Our biggest problem was seeing the forks on the other side of the field and smashing them against the wall. I think it may be easier to lift the ball if we make our forks longer and picking up around our home wall.
We have a set of forks that have the same radius as the ball at the height we grab it. A pneumatic cylinder opens them and when the button is released it remains closed around the ball. Our forks are made of carbon fiber and we have had them broken twice so far. (we have spares) Once we ran them into the end wall (in Portland) and another time another team rammed them (I think it was not intentional). They are pretty sturdy and they have a shock absorber of our own design that allows them to flex when hit…
Our third claw (we call it the talon) comes down from the top and traps the ball in a three point grip. It is quite effective at holding the ball.
The entire lift mechanism tilts back when we have the ball and keeps the ball centered on our robot for traveling to the scoring quadrant.
The talon is also powered by a pneumatic cylinder.
The third appendage is our kicker which we affectionately call “the tongue”
which gives the ball a small kick at the top of the overpass allowing us to quickly hurdle.
We had some problems in Portland but re-designed two pieces and now we ar working pretty well.
With the curved claws we can pick up the ball without having to push it against the wall.
team 1086 just uses straight PVC tube, our “twin” 384 put a bend into the end of their forks which prevents the ball from rolling out once they get possesion of it… we did notice 103’s brushes and plan on testing a version of these once we get to championship… but overall we havent had too big of a problem lifting the ball, we just take it nice and slow while lining up with the ball, so we dont bump it out of position.
1885 Used Straight forks and 2 arced “paws” that come down over the ball. The arcs extend over the top crest of the ball to keep it from coming out the front, and they are angled sideways to keep them from coming out the sides. They are actuated to “pounce” on a big ball o’ yarn via a 4" pneumatic piston. (edit) Capturing the ball via this method actually worked very well; we had issues with a weak motor on the lift that prevented us from hurdling well, but that will be fixed in Philly.

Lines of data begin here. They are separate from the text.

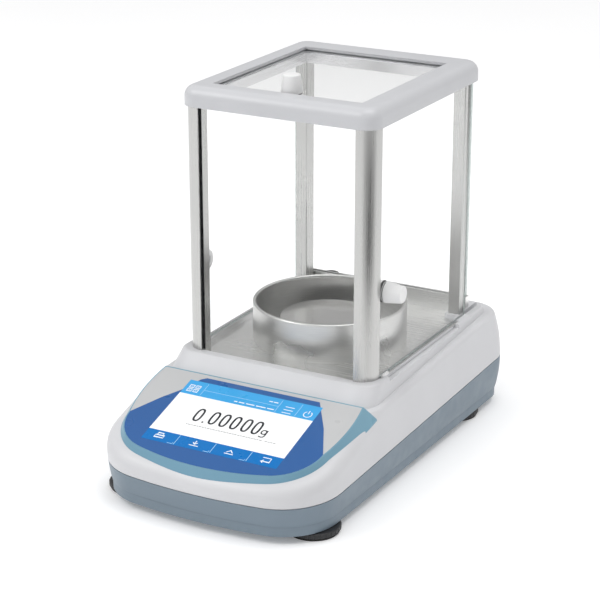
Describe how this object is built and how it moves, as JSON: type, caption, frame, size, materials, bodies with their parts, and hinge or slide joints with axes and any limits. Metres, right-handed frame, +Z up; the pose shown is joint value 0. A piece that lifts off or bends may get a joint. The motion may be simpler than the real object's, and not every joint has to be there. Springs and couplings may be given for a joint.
{
  "type": "analytical balance",
  "caption": "Analytical balance: sliding glass draft shield over a round pan and ring, sloped touch console, levelling feet.",
  "frame": {"origin": "on the surface the balance stands on, under the middle of the base", "axes": "+Z up; the console faces -Y; +X is the right-hand side seen from the front"},
  "size_m": [0.212, 0.3677, 0.322],
  "materials": {
    "cover": "fine textured, satin",
    "frame": "satin",
    "tray": "fine powder coat",
    "console": "glossy printed panel",
    "screen": "module",
    "board": "solder mask",
    "stainless": "brushed",
    "pan_steel": "polished",
    "extrusion": "satin anodised",
    "glass": "clear",
    "seal": "matt",
    "knob": "satin white",
    "fastener": "zinc plated",
    "casting": "as cast",
    "cell": "milled",
    "magnet": "nickel plated",
    "brass": "turned",
    "black_plastic": "satin",
    "port_metal": "nickel plated",
    "vial": "tinted",
    "foot_rubber": "matt"
  },
  "bodies": {
    "base": {"bubble_level_cup": "black_plastic", "bubble_level_vial": "vial", "calibration_motor": "black_plastic", "chamber_floor_plate": "stainless", "chassis": "casting", "connector_panel": "black_plastic", "console_overlay": "console", "display_board": "board", "front_glass": "glass", "front_glass_seals": "seal", "front_left_post": "extrusion", "front_right_post": "extrusion", "housing_screws": "fastener", "lcd_module": "screen", "left_door_rail": "extrusion", "load_cell": "cell", "lower_housing": "tray", "magnet_pot": "magnet", "main_board": "board", "pan_socket": "cell", "post_screws": "fastener", "power_inlet": "black_plastic", "rail_clips": "knob", "rear_glass": "glass", "rear_left_post": "extrusion", "rear_right_post": "extrusion", "rear_sill": "stainless", "right_door_rail": "extrusion", "serial_port": "port_metal", "top_frame": "frame", "upper_housing": "cover", "usb_port": "port_metal"},
    "left_door": {"left_door_glass": "glass", "left_door_knob": "knob", "left_door_knob_washer": "seal", "left_door_knob_disc": "knob", "left_door_knob_screw": "fastener"},
    "right_door": {"right_door_glass": "glass", "right_door_knob": "knob", "right_door_knob_washer": "seal", "right_door_knob_disc": "knob", "right_door_knob_screw": "fastener"},
    "top_door": {"top_door_glass": "glass", "top_door_knob": "knob", "top_door_knob_washer": "seal", "top_door_knob_disc": "knob", "top_door_knob_screw": "fastener"},
    "pan": {"weighing_pan": "pan_steel"},
    "ring": {"draft_ring": "stainless"},
    "calibration_carrier": {"calibration_lifter": "cell", "calibration_weight": "brass"},
    "calibration_spindle": {"calibration_screw": "fastener"},
    "front_left_foot_pad_body": {"front_left_foot_pad": "foot_rubber"},
    "front_left_foot_wheel_body": {"front_left_foot_wheel": "black_plastic"},
    "front_right_foot_pad_body": {"front_right_foot_pad": "foot_rubber"},
    "front_right_foot_wheel_body": {"front_right_foot_wheel": "black_plastic"},
    "rear_left_foot_pad_body": {"rear_left_foot_pad": "foot_rubber"},
    "rear_left_foot_wheel_body": {"rear_left_foot_wheel": "black_plastic"},
    "rear_right_foot_pad_body": {"rear_right_foot_pad": "foot_rubber"},
    "rear_right_foot_wheel_body": {"rear_right_foot_wheel": "black_plastic"}
  },
  "joints": [
    {"name": "left_door_slide", "type": "slide", "parent": "base", "child": "left_door", "axis": [0, 1, 0], "range_m": [0, 0.14]},
    {"name": "right_door_slide", "type": "slide", "parent": "base", "child": "right_door", "axis": [0, 1, 0], "range_m": [0, 0.14]},
    {"name": "top_door_slide", "type": "slide", "parent": "base", "child": "top_door", "axis": [0, 1, 0], "range_m": [0, 0.13]},
    {"name": "pan_lift", "type": "slide", "parent": "base", "child": "pan", "axis": [0, 0, 1], "range_m": [0, 0.05]},
    {"name": "ring_lift", "type": "slide", "parent": "base", "child": "ring", "axis": [0, 0, 1], "range_m": [0, 0.06]},
    {"name": "calibration_lower", "type": "slide", "parent": "base", "child": "calibration_carrier", "axis": [0, 0, -1], "range_m": [0, 0.003]},
    {"name": "calibration_turn", "type": "hinge", "parent": "base", "child": "calibration_spindle", "pos_m": [-0.052, 0.0398, 0.04], "axis": [0, 0, 1], "range_deg": [0, 1545]},
    {"name": "front_left_foot_extend", "type": "slide", "parent": "base", "child": "front_left_foot_pad_body", "axis": [0, 0, -1], "range_m": [0, 0.006]},
    {"name": "front_left_foot_turn", "type": "hinge", "parent": "front_left_foot_pad_body", "child": "front_left_foot_wheel_body", "pos_m": [-0.0805, -0.137, 0.004], "axis": [0, 0, -1], "range_deg": [0, 1730]},
    {"name": "front_right_foot_extend", "type": "slide", "parent": "base", "child": "front_right_foot_pad_body", "axis": [0, 0, -1], "range_m": [0, 0.006]},
    {"name": "front_right_foot_turn", "type": "hinge", "parent": "front_right_foot_pad_body", "child": "front_right_foot_wheel_body", "pos_m": [0.0805, -0.137, 0.004], "axis": [0, 0, -1], "range_deg": [0, 1730]},
    {"name": "rear_left_foot_extend", "type": "slide", "parent": "base", "child": "rear_left_foot_pad_body", "axis": [0, 0, -1], "range_m": [0, 0.006]},
    {"name": "rear_left_foot_turn", "type": "hinge", "parent": "rear_left_foot_pad_body", "child": "rear_left_foot_wheel_body", "pos_m": [-0.0805, 0.12, 0.004], "axis": [0, 0, -1], "range_deg": [0, 1730]},
    {"name": "rear_right_foot_extend", "type": "slide", "parent": "base", "child": "rear_right_foot_pad_body", "axis": [0, 0, -1], "range_m": [0, 0.006]},
    {"name": "rear_right_foot_turn", "type": "hinge", "parent": "rear_right_foot_pad_body", "child": "rear_right_foot_wheel_body", "pos_m": [0.0805, 0.12, 0.004], "axis": [0, 0, -1], "range_deg": [0, 1730]}
  ],
  "couplings": [
    {"joint": "calibration_turn", "follows": "calibration_lower", "rad_per_m": 8976},
    {"joint": "front_left_foot_turn", "follows": "front_left_foot_extend", "rad_per_m": 5026.5},
    {"joint": "front_right_foot_turn", "follows": "front_right_foot_extend", "rad_per_m": 5026.5},
    {"joint": "rear_left_foot_turn", "follows": "rear_left_foot_extend", "rad_per_m": 5026.5},
    {"joint": "rear_right_foot_turn", "follows": "rear_right_foot_extend", "rad_per_m": 5026.5}
  ]
}
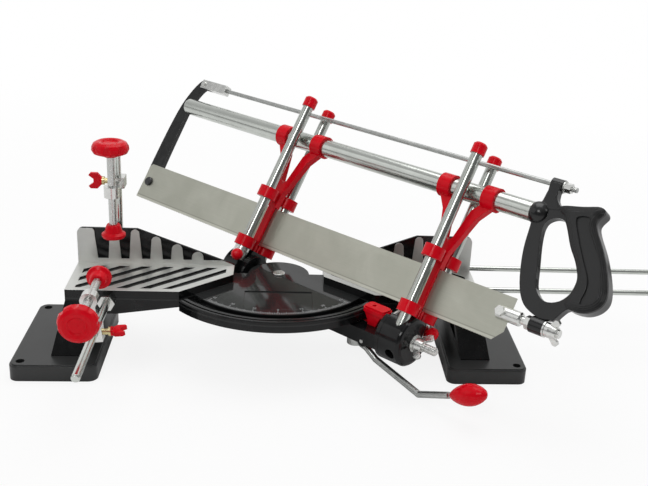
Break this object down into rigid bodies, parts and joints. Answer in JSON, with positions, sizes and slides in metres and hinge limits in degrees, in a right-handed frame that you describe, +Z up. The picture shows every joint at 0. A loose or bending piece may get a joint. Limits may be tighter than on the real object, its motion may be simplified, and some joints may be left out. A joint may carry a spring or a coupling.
{
  "type": "manual mitre saw",
  "caption": "Manual mitre saw: cast base with two tables and fences, swinging arm, tilting guide pillars, tensioned frame saw, work clamps and a length stop",
  "frame": {"origin": "centre of the four bench bolt holes, on the plane of the feet's undersides", "axes": "+X to the right along the fence, +Y to the rear, +Z up"},
  "size_m": [0.734, 0.4927, 0.2445],
  "materials": {
    "black_enamel": "gloss black enamel with machined aluminium lands",
    "foot_black": "semi-gloss black",
    "red_plastic": "bright red, glossy",
    "black_plastic": "black, glossy",
    "chrome_steel": "polished chrome",
    "zinc_steel": "bright zinc",
    "blade_steel": "satin, warm grey"
  },
  "bodies": {
    "base": {"base_casting": "black_enamel", "left_foot": "foot_black", "right_foot": "foot_black", "foot_screws": "zinc_steel", "pivot_bolt": "zinc_steel", "pivot_nut": "zinc_steel", "upright_clamp_rod": "chrome_steel", "level_clamp_rod": "chrome_steel", "level_clamp_nut": "zinc_steel"},
    "swing_arm": {"arm": "black_enamel", "catch_pin": "zinc_steel", "front_stud": "zinc_steel", "rear_stud": "zinc_steel", "rear_nut": "zinc_steel"},
    "mitre_catch": {"catch": "red_plastic"},
    "clamp_lever": {"lever_rod": "chrome_steel", "lever_knob": "red_plastic"},
    "tilt_frame": {"front_head": "black_enamel", "rear_head": "black_enamel", "pillar_fl": "chrome_steel", "pillar_fr": "chrome_steel", "pillar_rl": "chrome_steel", "pillar_rr": "chrome_steel", "front_caps": "red_plastic", "rear_caps": "red_plastic", "front_stops": "zinc_steel", "rear_stops": "zinc_steel"},
    "front_stop_knob": {"front_stop_screw": "red_plastic"},
    "rear_stop_knob": {"rear_stop_screw": "red_plastic"},
    "tilt_nut": {"tilt_wing_nut": "zinc_steel"},
    "front_slider": {"front_carrier": "red_plastic"},
    "rear_slider": {"rear_carrier": "red_plastic"},
    "saw": {"blade": "blade_steel", "tube": "chrome_steel", "strap": "black_plastic", "strap_screw": "zinc_steel", "clevis": "zinc_steel", "tension_rod": "zinc_steel", "rod_nuts": "zinc_steel", "handle": "black_plastic", "tension_screw": "zinc_steel", "tension_pin": "zinc_steel", "tension_washer": "zinc_steel"},
    "tension_nut": {"tension_wing_nut": "zinc_steel"},
    "upright_clamp": {"upright_clamp_body": "zinc_steel"},
    "upright_wing": {"upright_clamp_wing": "red_plastic"},
    "upright_pad": {"upright_clamp_pad": "red_plastic"},
    "upright_knob": {"upright_clamp_screw": "red_plastic"},
    "level_clamp": {"level_clamp_body": "zinc_steel"},
    "level_wing": {"level_clamp_wing": "red_plastic"},
    "level_pad": {"level_clamp_pad": "red_plastic"},
    "level_knob": {"level_clamp_screw": "red_plastic"},
    "length_stop": {"stop_rods": "chrome_steel", "stop_plate": "black_plastic"}
  },
  "joints": [
    {"name": "mitre_swing", "type": "hinge", "parent": "base", "child": "swing_arm", "pos_m": [0, 0.045, 0.065], "axis": [0, 0, 1], "range_deg": [-75, 0]},
    {"name": "bevel_tilt", "type": "hinge", "parent": "swing_arm", "child": "tilt_frame", "pos_m": [0, 0.045, 0.057], "axis": [-0.7071, 0.7071, 0], "range_deg": [-34, 11]},
    {"name": "front_lift", "type": "slide", "parent": "tilt_frame", "child": "front_slider", "axis": [0.3954, 0.3954, 0.829], "range_m": [0, 0.095]},
    {"name": "rear_lift", "type": "slide", "parent": "tilt_frame", "child": "rear_slider", "axis": [0.3954, 0.3954, 0.829], "range_m": [0, 0.095]},
    {"name": "saw_stroke", "type": "slide", "parent": "front_slider", "child": "saw", "axis": [0.7071, -0.7071, 0], "range_m": [-0.04, 0.15]},
    {"name": "catch_rock", "type": "hinge", "parent": "swing_arm", "child": "mitre_catch", "pos_m": [0.09864, -0.05364, 0.047], "axis": [0.7071, 0.7071, 0], "range_deg": [0, 5]},
    {"name": "lever_swing", "type": "hinge", "parent": "swing_arm", "child": "clamp_lever", "pos_m": [0.0799, -0.04622, 0.04], "axis": [0, 0, -1], "range_deg": [0, 35]},
    {"name": "tilt_nut_turn", "type": "hinge", "parent": "swing_arm", "child": "tilt_nut", "pos_m": [0.1393, -0.0943, 0.057], "axis": [0.7071, -0.7071, 0], "continuous": true},
    {"name": "tension_nut_turn", "type": "hinge", "parent": "saw", "child": "tension_nut", "pos_m": [0.25133, -0.15904, 0.10658], "axis": [0.7071, -0.7071, 0], "continuous": true},
    {"name": "front_stop_turn", "type": "hinge", "parent": "tilt_frame", "child": "front_stop_knob", "pos_m": [0.15506, -0.07571, 0.05992], "axis": [0.7071, -0.7071, 0], "continuous": true},
    {"name": "rear_stop_turn", "type": "hinge", "parent": "tilt_frame", "child": "rear_stop_knob", "pos_m": [-0.04634, 0.06456, 0.08425], "axis": [-0.0906, -0.8814, 0.4636], "continuous": true},
    {"name": "upright_clamp_slide", "type": "slide", "parent": "base", "child": "upright_clamp", "axis": [0, 0, 1], "range_m": [-0.008, 0.02]},
    {"name": "upright_wing_turn", "type": "hinge", "parent": "upright_clamp", "child": "upright_wing", "pos_m": [-0.181, 0.061, 0.16575], "axis": [-1, 0, 0], "continuous": true},
    {"name": "upright_screw_feed", "type": "slide", "parent": "upright_clamp", "child": "upright_pad", "axis": [0, 0, 1], "range_m": [-0.014, 0.01]},
    {"name": "upright_knob_turn", "type": "hinge", "parent": "upright_pad", "child": "upright_knob", "pos_m": [-0.171, 0.0265, 0.15], "axis": [0, 0, 1], "continuous": true},
    {"name": "level_clamp_slide", "type": "slide", "parent": "base", "child": "level_clamp", "axis": [0, -1, 0], "range_m": [-0.015, 0.03]},
    {"name": "level_wing_turn", "type": "hinge", "parent": "level_clamp", "child": "level_wing", "pos_m": [-0.16104, -0.09475, 0.06787], "axis": [0.9962, 0, 0.0872], "continuous": true},
    {"name": "level_screw_feed", "type": "slide", "parent": "level_clamp", "child": "level_pad", "axis": [0, -1, 0], "range_m": [-0.02, 0.01]},
    {"name": "level_knob_turn", "type": "hinge", "parent": "level_pad", "child": "level_knob", "pos_m": [-0.17401, -0.086, 0.10137], "axis": [0, -1, 0], "continuous": true},
    {"name": "length_stop_slide", "type": "slide", "parent": "base", "child": "length_stop", "axis": [1, 0, 0], "range_m": [-0.04, 0.025]}
  ],
  "couplings": [
    {"joint": "rear_lift", "follows": "front_lift", "ratio": 1}
  ]
}
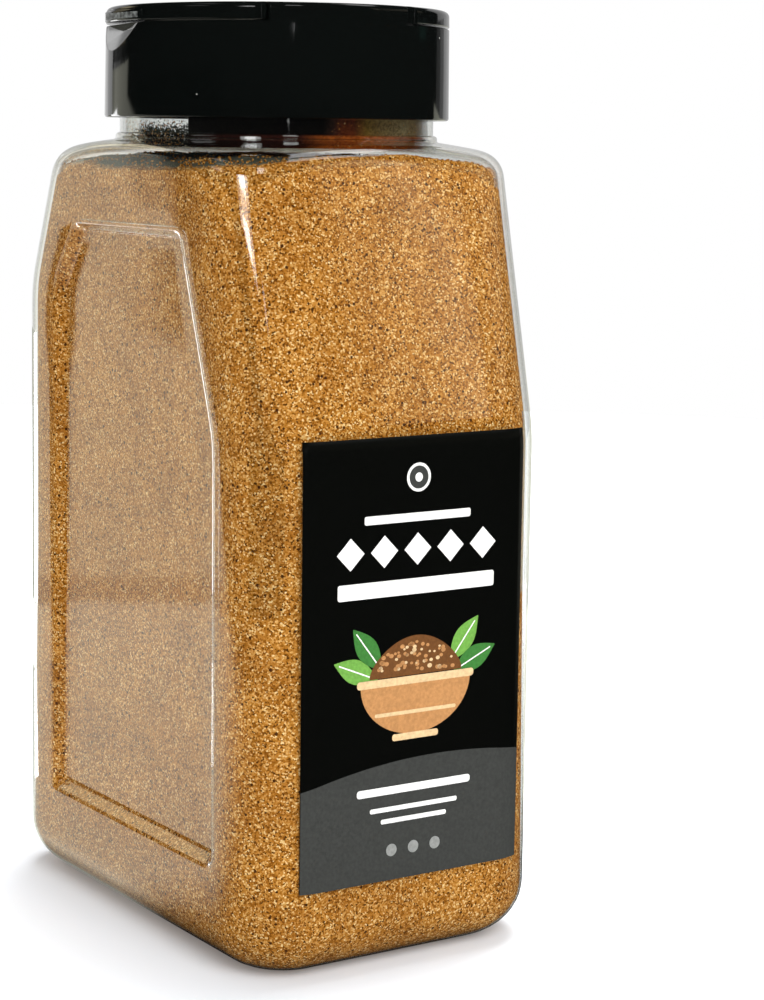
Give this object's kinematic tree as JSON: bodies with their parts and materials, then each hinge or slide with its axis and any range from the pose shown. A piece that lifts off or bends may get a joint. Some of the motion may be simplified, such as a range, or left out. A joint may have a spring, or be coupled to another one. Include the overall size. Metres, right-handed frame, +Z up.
{
  "type": "ground nutmeg",
  "caption": "Ground nutmeg filling a clear, grip-sided spice jar of near-rectangular section, with a dark label on the front and a black screw cap with hinged flaps.",
  "frame": {"origin": "middle of the jar's base, on the surface that it stands on", "axes": "+Z up the jar, -Y out of the labelled front, +X to the label's right as it is looked at"},
  "size_m": [0.0686, 0.1018, 0.1806],
  "materials": {
    "jar": "clear blown plastic, smooth and glossy",
    "ground_nutmeg": "fine dry powder, orange-brown with dark specks",
    "label": "printed paper film, near black, low sheen",
    "cap": "moulded black plastic, glossy"
  },
  "bodies": {
    "root": {"jar": "jar", "ground_nutmeg": "ground_nutmeg", "label": "label", "cap": "cap", "flap_left": "cap", "flap_right": "cap"}
  },
  "joints": []
}
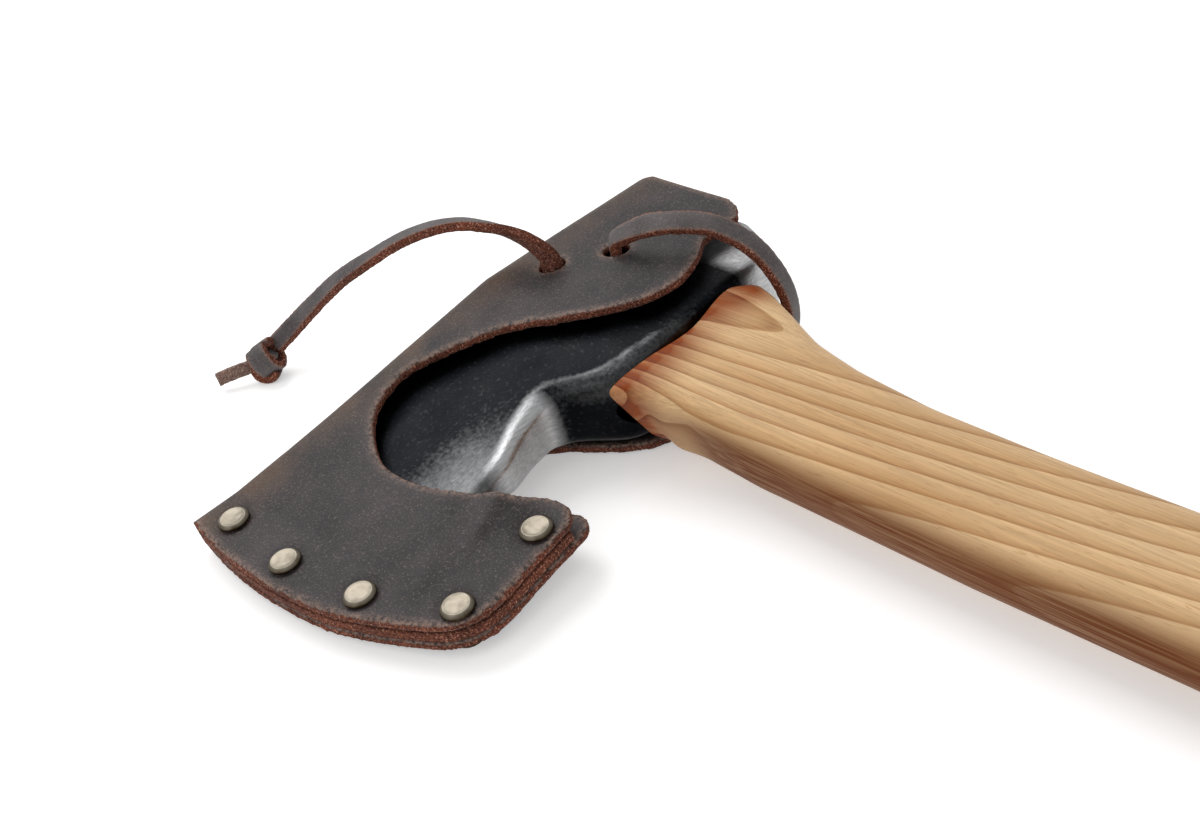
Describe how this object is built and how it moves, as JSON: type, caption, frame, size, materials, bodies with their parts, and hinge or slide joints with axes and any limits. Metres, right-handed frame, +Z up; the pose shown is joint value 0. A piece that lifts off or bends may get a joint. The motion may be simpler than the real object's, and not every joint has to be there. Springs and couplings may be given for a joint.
{
  "type": "hatchet",
  "caption": "Hatchet with a forged head and a curved wooden handle, its edge in a riveted leather sheath held on by a knotted leather lace.",
  "frame": {"origin": "under the middle of the box of the hatchet and sheath without the free lace end, on the table it lies on", "axes": "+X along the handle towards its butt, +Y from the cutting edge to the poll, +Z up; the hatchet lies on its side"},
  "size_m": [0.4506, 0.161, 0.0498],
  "materials": {
    "forged_steel": "forge scale over steel, ground bright at the edge and the beard",
    "bright_steel": "plain steel",
    "hickory": "linseed oil",
    "wedge_wood": "sawn",
    "oiled_leather": "oiled vegetable-tanned hide, nearly black brown",
    "leather_edge": "cut edge, undyed fibre",
    "lace_leather": "smooth grain, rough cut edges",
    "rivet_brass": "antiqued, satin"
  },
  "bodies": {
    "hatchet": {"axe_head": "forged_steel", "handle": "hickory", "wood_wedge": "wedge_wood", "steel_wedge": "bright_steel"},
    "sheath": {"sheath_leather": "oiled_leather", "sheath_welt": "leather_edge", "rivet_front_1": "rivet_brass", "rivet_back_1": "rivet_brass", "rivet_front_2": "rivet_brass", "rivet_back_2": "rivet_brass", "rivet_front_3": "rivet_brass", "rivet_back_3": "rivet_brass", "rivet_front_4": "rivet_brass", "rivet_back_4": "rivet_brass", "rivet_front_5": "rivet_brass", "rivet_back_5": "rivet_brass", "lace_run_upper": "lace_leather", "lace_run_lower": "lace_leather", "lace_free": "lace_leather", "lace_knot": "lace_leather", "lace_tail": "lace_leather"},
    "lace_bail": {"lace_loop": "lace_leather"}
  },
  "joints": [
    {"name": "sheath_slide", "type": "slide", "parent": "hatchet", "child": "sheath", "axis": [-0.1072, -0.9866, -0.1226], "range_m": [0, 0.16], "deforming": ["lace_loop"]},
    {"name": "loop_swing", "type": "hinge", "parent": "sheath", "child": "lace_bail", "pos_m": [-0.15235, 0.04678, 0.02139], "axis": [0.0111, -0.1245, 0.9922], "range_deg": [0, 150]}
  ]
}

We had a huge problem with our forks at VCU because they were, by design, supposed to stick out the front of the bot for the entirety of the match. However whenever we ran into the wall all of the impact force was transferred up to the forlift arm mounts. By the end of Friday, all of the welds on that mount were completely broken and any chance of hurdling was practically gone.
We have plans to upgrade this in Philly with a 2" wide 1/8" thick lexan piece that we bend around to make a semi-circle. Prototyping it suggests that the lexan may wear out in the course of the matches, so we’re going to work on an upgrade for that before Atlanta. The lexan should absorb any wall impact the forklift receives instead of transferring it to the mount points, which is the goal for Philly. The inspiration came from 2106 (Junkyard Dogs) at VCU.